— BRIEF —
Among the records that follow, set down only the lines from the one containing "What FreeCAD Python" to the one containing "import Sketcher", both included, exactly.

Begin INPUT MATERIAL

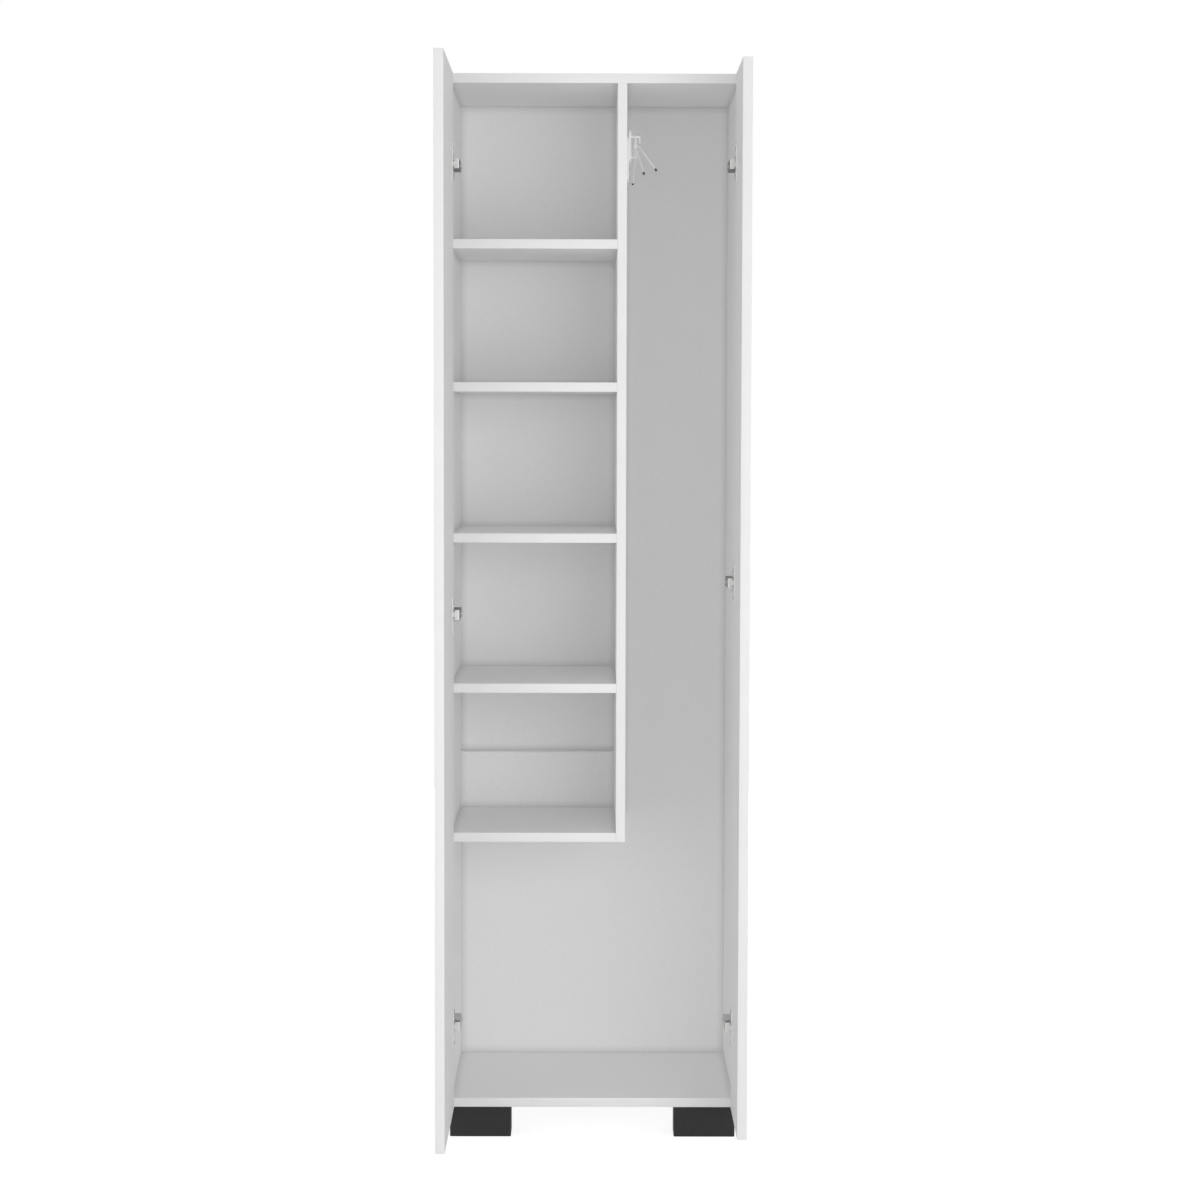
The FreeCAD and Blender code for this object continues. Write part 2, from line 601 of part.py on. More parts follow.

End INPUT MATERIAL
Begin INPUT MATERIAL

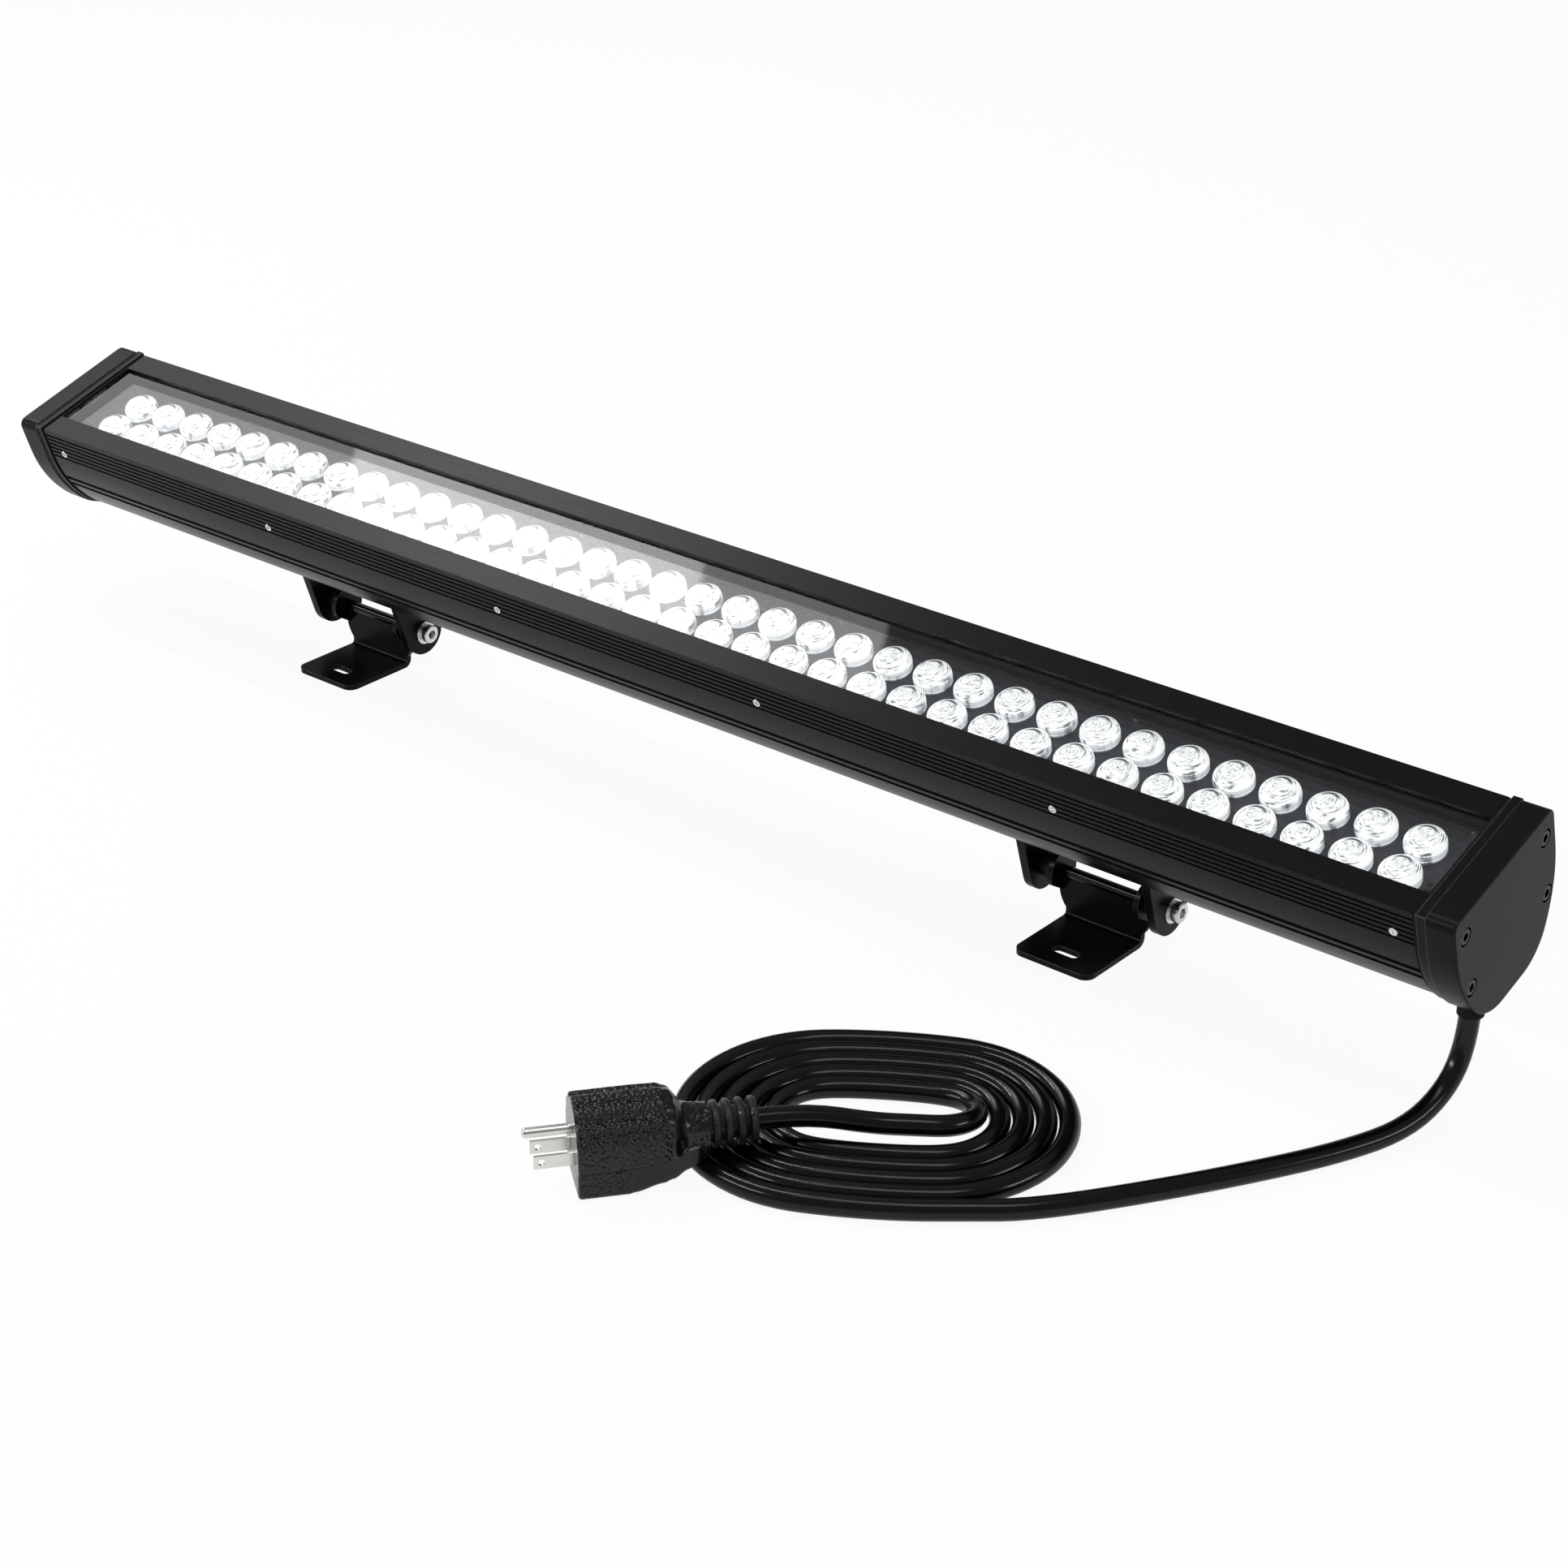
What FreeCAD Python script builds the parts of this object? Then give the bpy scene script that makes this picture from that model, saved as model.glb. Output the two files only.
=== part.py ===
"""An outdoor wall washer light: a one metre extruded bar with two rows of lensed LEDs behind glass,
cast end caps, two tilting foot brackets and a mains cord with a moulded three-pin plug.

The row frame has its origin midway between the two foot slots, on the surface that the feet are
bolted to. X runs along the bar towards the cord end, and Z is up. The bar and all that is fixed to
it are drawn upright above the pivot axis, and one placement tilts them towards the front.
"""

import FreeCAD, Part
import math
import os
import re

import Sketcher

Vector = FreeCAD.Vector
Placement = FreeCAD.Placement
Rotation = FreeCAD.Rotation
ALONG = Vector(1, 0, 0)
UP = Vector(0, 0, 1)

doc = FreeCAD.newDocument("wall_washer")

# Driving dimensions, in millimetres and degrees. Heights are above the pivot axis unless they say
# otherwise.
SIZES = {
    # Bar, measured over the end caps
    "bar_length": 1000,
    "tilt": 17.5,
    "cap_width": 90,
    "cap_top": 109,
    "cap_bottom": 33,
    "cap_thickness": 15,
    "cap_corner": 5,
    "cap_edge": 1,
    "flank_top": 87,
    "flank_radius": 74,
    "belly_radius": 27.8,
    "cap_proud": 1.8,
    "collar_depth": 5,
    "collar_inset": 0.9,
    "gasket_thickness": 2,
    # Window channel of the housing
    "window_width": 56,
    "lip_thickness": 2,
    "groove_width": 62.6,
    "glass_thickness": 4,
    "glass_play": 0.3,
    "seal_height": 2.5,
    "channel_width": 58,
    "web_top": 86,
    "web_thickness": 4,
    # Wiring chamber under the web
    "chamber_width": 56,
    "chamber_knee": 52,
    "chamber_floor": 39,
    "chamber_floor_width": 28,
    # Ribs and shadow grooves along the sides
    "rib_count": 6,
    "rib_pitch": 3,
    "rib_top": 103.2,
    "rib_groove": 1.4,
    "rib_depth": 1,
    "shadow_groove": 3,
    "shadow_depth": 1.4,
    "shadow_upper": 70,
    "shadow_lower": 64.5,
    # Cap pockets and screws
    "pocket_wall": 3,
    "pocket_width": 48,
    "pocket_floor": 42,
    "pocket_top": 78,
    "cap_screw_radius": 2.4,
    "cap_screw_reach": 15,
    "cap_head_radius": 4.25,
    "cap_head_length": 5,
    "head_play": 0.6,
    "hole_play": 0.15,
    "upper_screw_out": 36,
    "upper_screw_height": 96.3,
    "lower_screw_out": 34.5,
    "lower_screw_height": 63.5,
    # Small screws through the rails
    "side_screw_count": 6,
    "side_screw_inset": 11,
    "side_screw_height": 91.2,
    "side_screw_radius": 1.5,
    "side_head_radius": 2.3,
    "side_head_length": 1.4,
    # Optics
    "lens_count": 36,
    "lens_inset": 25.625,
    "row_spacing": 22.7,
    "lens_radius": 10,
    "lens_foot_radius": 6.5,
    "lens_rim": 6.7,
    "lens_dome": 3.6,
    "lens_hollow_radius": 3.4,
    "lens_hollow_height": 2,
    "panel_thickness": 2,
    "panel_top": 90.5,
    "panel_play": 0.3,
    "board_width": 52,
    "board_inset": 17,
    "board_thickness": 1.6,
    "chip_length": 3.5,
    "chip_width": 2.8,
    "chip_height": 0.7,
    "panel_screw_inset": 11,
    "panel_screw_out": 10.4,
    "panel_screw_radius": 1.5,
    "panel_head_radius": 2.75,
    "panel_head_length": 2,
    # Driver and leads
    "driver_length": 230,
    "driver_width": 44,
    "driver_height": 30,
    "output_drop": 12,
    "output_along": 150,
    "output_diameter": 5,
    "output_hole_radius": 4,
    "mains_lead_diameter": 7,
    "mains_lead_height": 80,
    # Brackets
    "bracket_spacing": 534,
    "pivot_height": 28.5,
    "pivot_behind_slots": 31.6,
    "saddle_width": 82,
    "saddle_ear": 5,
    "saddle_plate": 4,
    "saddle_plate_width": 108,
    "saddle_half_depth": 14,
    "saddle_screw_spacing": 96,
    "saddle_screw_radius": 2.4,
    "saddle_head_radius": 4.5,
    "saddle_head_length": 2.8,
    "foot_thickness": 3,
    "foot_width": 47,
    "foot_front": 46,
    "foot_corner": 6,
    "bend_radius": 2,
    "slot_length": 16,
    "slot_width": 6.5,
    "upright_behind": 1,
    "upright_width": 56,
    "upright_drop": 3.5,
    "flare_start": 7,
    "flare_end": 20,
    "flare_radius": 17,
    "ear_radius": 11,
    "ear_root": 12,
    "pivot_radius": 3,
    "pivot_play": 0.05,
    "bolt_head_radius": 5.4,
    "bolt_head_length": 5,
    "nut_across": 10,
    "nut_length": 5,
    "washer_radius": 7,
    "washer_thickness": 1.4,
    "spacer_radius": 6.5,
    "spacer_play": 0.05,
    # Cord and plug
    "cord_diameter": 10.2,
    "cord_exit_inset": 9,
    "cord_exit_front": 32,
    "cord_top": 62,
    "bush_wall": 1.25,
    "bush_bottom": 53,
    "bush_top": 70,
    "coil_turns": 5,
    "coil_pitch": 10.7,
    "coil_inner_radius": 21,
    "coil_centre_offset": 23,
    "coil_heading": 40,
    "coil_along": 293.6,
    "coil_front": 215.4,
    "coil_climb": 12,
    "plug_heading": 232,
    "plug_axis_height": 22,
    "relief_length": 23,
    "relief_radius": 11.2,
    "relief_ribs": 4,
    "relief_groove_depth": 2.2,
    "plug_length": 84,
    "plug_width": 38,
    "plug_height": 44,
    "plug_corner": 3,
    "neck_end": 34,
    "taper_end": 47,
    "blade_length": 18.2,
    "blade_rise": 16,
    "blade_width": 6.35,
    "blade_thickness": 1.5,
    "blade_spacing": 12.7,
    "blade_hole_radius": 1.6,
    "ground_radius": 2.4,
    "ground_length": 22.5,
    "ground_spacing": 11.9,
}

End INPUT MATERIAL

— TASK ANSWER —
What FreeCAD Python script builds the parts of this object? Then give the bpy scene script that makes this picture from that model, saved as model.glb. Output the two files only.
=== part.py ===
"""An outdoor wall washer light: a one metre extruded bar with two rows of lensed LEDs behind glass,
cast end caps, two tilting foot brackets and a mains cord with a moulded three-pin plug.

The row frame has its origin midway between the two foot slots, on the surface that the feet are
bolted to. X runs along the bar towards the cord end, and Z is up. The bar and all that is fixed to
it are drawn upright above the pivot axis, and one placement tilts them towards the front.
"""

import FreeCAD, Part
import math
import os
import re

import Sketcher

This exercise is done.